_Exercise goal_
The records below should be written out again, exactly.

_Given records_
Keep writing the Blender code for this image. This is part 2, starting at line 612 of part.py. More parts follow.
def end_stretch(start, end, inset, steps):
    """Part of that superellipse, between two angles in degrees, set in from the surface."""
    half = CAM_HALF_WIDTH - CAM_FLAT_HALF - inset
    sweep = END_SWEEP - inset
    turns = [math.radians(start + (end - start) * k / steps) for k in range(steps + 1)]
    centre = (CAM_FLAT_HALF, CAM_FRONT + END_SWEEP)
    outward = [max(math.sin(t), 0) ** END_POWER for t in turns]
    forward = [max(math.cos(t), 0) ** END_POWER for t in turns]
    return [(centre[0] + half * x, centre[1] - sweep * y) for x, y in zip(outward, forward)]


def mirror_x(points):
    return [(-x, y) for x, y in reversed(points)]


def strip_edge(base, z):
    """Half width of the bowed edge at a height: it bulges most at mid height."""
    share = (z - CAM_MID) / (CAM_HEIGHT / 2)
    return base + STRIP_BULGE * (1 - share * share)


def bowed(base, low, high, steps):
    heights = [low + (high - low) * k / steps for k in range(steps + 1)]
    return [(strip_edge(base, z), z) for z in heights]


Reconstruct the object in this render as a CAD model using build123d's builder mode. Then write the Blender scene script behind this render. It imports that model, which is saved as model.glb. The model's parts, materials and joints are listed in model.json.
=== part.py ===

_Solution below_
Keep writing the Blender code for this image. This is part 2, starting at line 612 of part.py. More parts follow.
def end_stretch(start, end, inset, steps):
    """Part of that superellipse, between two angles in degrees, set in from the surface."""
    half = CAM_HALF_WIDTH - CAM_FLAT_HALF - inset
    sweep = END_SWEEP - inset
    turns = [math.radians(start + (end - start) * k / steps) for k in range(steps + 1)]
    centre = (CAM_FLAT_HALF, CAM_FRONT + END_SWEEP)
    outward = [max(math.sin(t), 0) ** END_POWER for t in turns]
    forward = [max(math.cos(t), 0) ** END_POWER for t in turns]
    return [(centre[0] + half * x, centre[1] - sweep * y) for x, y in zip(outward, forward)]


def mirror_x(points):
    return [(-x, y) for x, y in reversed(points)]


def strip_edge(base, z):
    """Half width of the bowed edge at a height: it bulges most at mid height."""
    share = (z - CAM_MID) / (CAM_HEIGHT / 2)
    return base + STRIP_BULGE * (1 - share * share)


def bowed(base, low, high, steps):
    heights = [low + (high - low) * k / steps for k in range(steps + 1)]
    return [(strip_edge(base, z), z) for z in heights]


Reconstruct the object in this render as a CAD model using build123d's builder mode. Then write the Blender scene script behind this render. It imports that model, which is saved as model.glb. The model's parts, materials and joints are listed in model.json.
=== part.py ===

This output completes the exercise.